Data supplied.

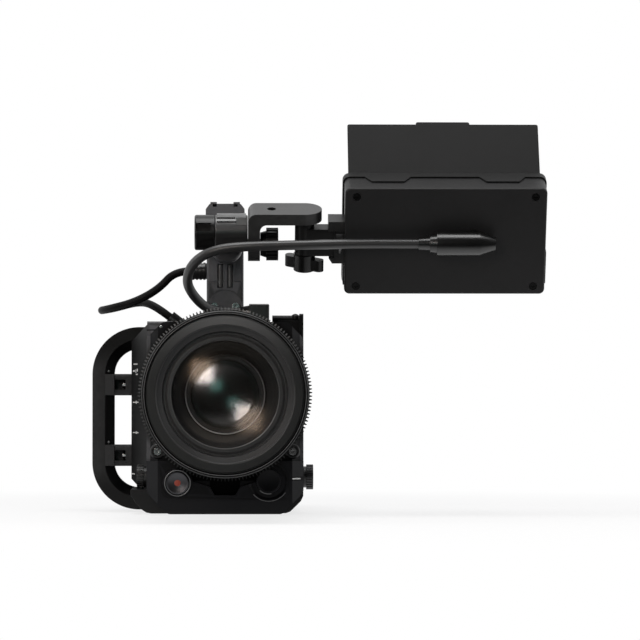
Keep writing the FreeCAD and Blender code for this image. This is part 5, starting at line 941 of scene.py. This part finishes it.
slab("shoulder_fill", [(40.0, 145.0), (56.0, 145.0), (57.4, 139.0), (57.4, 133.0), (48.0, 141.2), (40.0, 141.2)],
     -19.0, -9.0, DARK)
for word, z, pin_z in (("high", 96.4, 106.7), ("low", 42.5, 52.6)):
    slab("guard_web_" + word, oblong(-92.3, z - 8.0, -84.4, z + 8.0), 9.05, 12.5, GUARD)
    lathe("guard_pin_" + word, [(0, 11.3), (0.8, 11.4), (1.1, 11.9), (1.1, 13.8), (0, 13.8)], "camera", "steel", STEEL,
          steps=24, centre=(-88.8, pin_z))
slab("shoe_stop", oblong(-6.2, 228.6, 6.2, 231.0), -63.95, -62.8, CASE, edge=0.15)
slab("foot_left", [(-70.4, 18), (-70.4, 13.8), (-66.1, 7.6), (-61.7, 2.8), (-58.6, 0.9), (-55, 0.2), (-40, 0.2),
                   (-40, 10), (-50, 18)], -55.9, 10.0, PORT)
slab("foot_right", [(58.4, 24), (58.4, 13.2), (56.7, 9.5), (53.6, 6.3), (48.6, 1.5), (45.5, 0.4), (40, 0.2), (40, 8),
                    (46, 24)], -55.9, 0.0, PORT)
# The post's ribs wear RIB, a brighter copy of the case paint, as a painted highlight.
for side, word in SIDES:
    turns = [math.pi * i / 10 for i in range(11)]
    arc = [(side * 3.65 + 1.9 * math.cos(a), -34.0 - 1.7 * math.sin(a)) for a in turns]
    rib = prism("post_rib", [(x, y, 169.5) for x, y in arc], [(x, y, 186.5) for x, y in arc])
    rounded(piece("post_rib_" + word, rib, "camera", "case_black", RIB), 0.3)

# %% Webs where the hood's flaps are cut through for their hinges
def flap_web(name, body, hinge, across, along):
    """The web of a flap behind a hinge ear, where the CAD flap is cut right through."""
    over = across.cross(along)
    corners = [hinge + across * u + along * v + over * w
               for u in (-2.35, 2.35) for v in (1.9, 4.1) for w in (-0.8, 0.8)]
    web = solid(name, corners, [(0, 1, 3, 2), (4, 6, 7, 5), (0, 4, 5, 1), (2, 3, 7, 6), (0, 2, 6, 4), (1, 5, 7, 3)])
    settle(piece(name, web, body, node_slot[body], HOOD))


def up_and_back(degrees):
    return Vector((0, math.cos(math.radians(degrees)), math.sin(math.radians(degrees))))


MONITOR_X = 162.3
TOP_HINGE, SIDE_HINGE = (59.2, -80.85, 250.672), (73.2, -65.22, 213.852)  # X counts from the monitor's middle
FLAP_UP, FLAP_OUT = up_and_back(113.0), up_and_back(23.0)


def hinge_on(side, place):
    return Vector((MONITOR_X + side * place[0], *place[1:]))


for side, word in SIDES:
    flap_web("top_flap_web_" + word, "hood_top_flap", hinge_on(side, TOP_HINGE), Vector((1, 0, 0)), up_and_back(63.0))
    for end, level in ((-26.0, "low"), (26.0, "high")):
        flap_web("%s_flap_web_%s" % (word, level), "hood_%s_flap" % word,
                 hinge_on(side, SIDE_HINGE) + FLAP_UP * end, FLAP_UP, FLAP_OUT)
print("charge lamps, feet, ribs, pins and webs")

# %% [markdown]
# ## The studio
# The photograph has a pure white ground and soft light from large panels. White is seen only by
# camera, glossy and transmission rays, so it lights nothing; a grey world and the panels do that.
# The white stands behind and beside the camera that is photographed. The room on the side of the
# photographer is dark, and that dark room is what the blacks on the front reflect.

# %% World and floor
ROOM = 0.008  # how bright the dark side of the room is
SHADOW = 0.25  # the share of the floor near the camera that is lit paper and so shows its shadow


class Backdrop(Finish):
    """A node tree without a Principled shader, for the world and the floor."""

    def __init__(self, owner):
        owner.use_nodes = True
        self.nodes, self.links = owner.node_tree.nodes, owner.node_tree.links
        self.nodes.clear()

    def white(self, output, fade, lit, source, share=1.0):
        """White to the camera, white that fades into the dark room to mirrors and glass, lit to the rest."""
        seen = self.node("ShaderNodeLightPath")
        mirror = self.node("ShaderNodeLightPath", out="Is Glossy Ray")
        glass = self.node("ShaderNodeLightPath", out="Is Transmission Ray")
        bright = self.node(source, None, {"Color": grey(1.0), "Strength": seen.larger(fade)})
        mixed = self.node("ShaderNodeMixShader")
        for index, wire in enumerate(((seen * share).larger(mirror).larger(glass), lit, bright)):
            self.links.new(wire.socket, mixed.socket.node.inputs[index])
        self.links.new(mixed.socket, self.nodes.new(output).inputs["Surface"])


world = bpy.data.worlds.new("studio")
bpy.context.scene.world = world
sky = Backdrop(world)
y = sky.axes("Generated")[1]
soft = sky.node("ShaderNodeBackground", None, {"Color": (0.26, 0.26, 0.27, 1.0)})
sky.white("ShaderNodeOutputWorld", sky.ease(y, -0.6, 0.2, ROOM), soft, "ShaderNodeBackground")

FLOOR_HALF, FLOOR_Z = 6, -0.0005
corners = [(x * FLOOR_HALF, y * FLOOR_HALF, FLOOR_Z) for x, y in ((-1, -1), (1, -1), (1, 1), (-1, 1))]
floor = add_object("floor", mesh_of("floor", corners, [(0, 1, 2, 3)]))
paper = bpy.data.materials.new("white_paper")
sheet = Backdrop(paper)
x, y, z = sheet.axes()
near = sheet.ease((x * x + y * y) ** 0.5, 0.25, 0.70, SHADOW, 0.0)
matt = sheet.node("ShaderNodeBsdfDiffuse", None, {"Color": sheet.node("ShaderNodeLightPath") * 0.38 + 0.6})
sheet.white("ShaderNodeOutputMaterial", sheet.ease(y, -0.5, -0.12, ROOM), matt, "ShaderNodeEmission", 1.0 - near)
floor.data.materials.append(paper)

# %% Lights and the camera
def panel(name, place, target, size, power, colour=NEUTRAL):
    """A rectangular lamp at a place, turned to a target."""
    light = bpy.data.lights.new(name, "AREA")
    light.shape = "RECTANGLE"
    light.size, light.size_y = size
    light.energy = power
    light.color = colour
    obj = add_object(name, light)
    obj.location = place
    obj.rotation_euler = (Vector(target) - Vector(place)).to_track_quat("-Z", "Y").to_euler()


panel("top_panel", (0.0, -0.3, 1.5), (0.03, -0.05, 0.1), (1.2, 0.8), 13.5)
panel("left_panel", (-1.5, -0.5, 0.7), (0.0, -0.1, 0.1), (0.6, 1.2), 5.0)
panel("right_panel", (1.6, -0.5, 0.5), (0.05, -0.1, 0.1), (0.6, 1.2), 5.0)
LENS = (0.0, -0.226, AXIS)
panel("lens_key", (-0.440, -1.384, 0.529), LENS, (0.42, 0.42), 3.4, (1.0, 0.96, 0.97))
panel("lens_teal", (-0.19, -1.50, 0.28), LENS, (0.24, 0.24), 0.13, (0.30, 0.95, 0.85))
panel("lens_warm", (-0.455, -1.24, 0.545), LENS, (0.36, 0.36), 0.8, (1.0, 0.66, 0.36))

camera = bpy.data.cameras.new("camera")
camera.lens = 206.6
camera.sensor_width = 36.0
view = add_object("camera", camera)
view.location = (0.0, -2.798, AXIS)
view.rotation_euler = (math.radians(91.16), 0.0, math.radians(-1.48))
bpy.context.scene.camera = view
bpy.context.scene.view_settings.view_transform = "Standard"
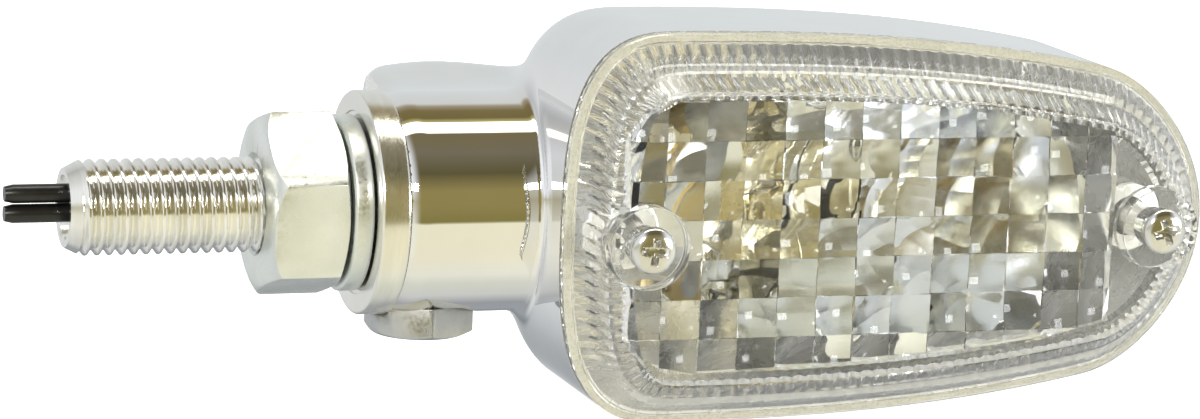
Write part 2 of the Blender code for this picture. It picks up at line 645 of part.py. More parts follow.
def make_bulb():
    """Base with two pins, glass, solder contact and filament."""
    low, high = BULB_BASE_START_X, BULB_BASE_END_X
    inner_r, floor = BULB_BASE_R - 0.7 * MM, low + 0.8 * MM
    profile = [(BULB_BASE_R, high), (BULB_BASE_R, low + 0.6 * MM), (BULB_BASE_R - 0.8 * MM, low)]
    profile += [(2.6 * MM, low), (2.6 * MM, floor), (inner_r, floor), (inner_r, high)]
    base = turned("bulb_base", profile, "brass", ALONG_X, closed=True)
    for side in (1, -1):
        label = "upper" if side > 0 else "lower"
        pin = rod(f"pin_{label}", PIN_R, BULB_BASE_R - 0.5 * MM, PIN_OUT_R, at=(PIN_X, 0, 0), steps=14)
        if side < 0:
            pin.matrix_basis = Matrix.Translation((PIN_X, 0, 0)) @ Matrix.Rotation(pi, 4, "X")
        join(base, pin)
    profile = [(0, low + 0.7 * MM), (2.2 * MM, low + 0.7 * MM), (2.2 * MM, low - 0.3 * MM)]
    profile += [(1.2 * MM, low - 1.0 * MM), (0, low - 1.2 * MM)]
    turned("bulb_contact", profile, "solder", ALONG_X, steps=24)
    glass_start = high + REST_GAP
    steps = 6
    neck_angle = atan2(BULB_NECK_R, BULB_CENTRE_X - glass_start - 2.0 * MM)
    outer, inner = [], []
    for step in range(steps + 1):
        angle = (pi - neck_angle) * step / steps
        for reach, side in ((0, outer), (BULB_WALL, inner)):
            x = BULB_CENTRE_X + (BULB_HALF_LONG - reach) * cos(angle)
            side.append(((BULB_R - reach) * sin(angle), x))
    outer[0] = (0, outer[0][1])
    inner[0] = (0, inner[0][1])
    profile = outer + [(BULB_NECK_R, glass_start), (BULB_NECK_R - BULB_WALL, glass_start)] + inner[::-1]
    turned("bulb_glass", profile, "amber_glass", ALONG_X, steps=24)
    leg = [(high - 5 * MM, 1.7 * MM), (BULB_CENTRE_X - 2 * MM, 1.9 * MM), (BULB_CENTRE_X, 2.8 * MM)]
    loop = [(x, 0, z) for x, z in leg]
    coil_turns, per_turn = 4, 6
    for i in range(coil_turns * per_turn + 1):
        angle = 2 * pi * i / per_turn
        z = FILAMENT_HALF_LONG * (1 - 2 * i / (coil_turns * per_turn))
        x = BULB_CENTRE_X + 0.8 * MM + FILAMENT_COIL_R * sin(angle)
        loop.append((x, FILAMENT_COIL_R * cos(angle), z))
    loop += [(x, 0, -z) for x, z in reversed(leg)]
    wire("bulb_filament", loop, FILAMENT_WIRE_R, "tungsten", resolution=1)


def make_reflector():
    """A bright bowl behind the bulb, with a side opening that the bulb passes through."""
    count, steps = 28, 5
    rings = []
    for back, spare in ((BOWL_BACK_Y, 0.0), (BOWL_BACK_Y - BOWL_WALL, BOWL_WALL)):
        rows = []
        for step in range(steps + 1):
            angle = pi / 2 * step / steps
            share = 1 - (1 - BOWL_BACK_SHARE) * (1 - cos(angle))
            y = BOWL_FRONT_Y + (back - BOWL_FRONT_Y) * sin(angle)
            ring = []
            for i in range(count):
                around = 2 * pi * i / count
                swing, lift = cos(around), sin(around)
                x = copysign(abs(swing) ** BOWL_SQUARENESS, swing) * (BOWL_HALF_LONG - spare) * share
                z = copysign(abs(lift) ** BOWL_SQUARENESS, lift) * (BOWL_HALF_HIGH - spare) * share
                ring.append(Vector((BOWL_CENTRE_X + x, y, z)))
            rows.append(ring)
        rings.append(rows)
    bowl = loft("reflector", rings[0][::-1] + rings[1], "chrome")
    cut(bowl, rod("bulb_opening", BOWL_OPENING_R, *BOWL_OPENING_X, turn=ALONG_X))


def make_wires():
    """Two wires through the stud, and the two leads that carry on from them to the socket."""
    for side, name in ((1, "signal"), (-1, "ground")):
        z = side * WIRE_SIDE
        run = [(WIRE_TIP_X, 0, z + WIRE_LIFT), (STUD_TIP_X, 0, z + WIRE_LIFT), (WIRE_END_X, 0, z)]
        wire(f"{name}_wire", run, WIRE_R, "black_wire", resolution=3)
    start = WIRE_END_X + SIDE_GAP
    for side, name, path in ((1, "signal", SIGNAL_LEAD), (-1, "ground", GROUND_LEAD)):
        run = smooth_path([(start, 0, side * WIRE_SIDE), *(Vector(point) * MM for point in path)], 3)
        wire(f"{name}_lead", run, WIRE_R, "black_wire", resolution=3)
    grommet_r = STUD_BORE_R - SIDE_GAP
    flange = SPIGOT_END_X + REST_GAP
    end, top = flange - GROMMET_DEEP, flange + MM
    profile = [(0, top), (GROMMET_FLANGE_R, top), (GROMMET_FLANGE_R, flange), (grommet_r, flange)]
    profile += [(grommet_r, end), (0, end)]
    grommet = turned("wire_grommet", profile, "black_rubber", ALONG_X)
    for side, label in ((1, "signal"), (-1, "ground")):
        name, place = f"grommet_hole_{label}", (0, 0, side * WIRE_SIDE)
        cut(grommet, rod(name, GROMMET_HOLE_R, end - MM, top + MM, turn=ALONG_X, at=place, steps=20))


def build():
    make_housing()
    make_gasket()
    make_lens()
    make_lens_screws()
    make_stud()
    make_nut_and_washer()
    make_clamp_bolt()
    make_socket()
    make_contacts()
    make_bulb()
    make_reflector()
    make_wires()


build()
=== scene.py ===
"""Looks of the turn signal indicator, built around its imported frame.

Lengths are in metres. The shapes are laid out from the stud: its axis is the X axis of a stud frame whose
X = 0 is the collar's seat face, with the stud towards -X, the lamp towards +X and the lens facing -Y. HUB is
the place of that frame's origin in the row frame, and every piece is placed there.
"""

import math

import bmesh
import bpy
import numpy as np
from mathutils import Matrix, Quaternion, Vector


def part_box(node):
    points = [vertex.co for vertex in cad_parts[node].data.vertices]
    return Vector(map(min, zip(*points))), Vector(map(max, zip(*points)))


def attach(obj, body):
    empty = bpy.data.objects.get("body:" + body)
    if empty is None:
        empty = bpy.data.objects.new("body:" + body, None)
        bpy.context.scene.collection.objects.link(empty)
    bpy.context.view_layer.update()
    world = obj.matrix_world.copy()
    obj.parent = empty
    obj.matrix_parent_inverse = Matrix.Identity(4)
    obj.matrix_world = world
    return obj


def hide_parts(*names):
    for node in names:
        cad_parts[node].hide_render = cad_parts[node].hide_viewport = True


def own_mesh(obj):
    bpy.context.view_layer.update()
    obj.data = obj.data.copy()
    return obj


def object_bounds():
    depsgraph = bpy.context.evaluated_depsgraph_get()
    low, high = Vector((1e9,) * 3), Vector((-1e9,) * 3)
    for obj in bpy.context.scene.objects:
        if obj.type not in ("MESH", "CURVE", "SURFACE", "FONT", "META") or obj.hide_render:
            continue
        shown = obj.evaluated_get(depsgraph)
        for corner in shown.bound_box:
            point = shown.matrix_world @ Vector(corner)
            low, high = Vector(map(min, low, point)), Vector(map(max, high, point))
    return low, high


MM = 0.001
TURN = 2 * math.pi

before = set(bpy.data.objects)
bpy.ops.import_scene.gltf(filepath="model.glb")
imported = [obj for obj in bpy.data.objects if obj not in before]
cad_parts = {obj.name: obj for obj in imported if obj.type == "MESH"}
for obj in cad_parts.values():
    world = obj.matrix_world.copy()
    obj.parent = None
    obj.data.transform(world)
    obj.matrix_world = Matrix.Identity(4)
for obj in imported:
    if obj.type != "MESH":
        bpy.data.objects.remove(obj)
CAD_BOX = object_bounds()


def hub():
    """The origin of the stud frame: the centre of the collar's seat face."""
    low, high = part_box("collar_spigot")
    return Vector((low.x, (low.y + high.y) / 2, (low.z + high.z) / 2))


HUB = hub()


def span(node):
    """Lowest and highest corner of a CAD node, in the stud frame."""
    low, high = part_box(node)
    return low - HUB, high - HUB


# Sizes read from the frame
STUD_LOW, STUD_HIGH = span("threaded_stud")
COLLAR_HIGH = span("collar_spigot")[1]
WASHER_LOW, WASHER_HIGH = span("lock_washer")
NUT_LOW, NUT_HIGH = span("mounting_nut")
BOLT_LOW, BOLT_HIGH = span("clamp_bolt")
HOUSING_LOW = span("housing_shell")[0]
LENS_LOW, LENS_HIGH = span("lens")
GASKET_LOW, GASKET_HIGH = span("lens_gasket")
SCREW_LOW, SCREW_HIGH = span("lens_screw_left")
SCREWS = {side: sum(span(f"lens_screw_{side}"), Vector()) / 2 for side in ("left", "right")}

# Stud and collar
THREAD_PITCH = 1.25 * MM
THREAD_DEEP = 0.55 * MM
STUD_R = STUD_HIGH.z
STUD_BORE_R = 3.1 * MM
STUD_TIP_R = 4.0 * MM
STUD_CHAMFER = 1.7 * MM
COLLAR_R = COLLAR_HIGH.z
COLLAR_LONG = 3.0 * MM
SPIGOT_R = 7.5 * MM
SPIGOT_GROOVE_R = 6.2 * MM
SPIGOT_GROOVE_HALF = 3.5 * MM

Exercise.
Reproduce exactly, and only, the lines from the one that contains "make_stud()" down to the one that contains "return low, high", both ends included.

Solution to the problem.
    make_stud()
    make_nut_and_washer()
    make_clamp_bolt()
    make_socket()
    make_contacts()
    make_bulb()
    make_reflector()
    make_wires()


build()
=== scene.py ===
"""Looks of the turn signal indicator, built around its imported frame.

Lengths are in metres. The shapes are laid out from the stud: its axis is the X axis of a stud frame whose
X = 0 is the collar's seat face, with the stud towards -X, the lamp towards +X and the lens facing -Y. HUB is
the place of that frame's origin in the row frame, and every piece is placed there.
"""

import math

import bmesh
import bpy
import numpy as np
from mathutils import Matrix, Quaternion, Vector


def part_box(node):
    points = [vertex.co for vertex in cad_parts[node].data.vertices]
    return Vector(map(min, zip(*points))), Vector(map(max, zip(*points)))


def attach(obj, body):
    empty = bpy.data.objects.get("body:" + body)
    if empty is None:
        empty = bpy.data.objects.new("body:" + body, None)
        bpy.context.scene.collection.objects.link(empty)
    bpy.context.view_layer.update()
    world = obj.matrix_world.copy()
    obj.parent = empty
    obj.matrix_parent_inverse = Matrix.Identity(4)
    obj.matrix_world = world
    return obj


def hide_parts(*names):
    for node in names:
        cad_parts[node].hide_render = cad_parts[node].hide_viewport = True


def own_mesh(obj):
    bpy.context.view_layer.update()
    obj.data = obj.data.copy()
    return obj


def object_bounds():
    depsgraph = bpy.context.evaluated_depsgraph_get()
    low, high = Vector((1e9,) * 3), Vector((-1e9,) * 3)
    for obj in bpy.context.scene.objects:
        if obj.type not in ("MESH", "CURVE", "SURFACE", "FONT", "META") or obj.hide_render:
            continue
        shown = obj.evaluated_get(depsgraph)
        for corner in shown.bound_box:
            point = shown.matrix_world @ Vector(corner)
            low, high = Vector(map(min, low, point)), Vector(map(max, high, point))
    return low, high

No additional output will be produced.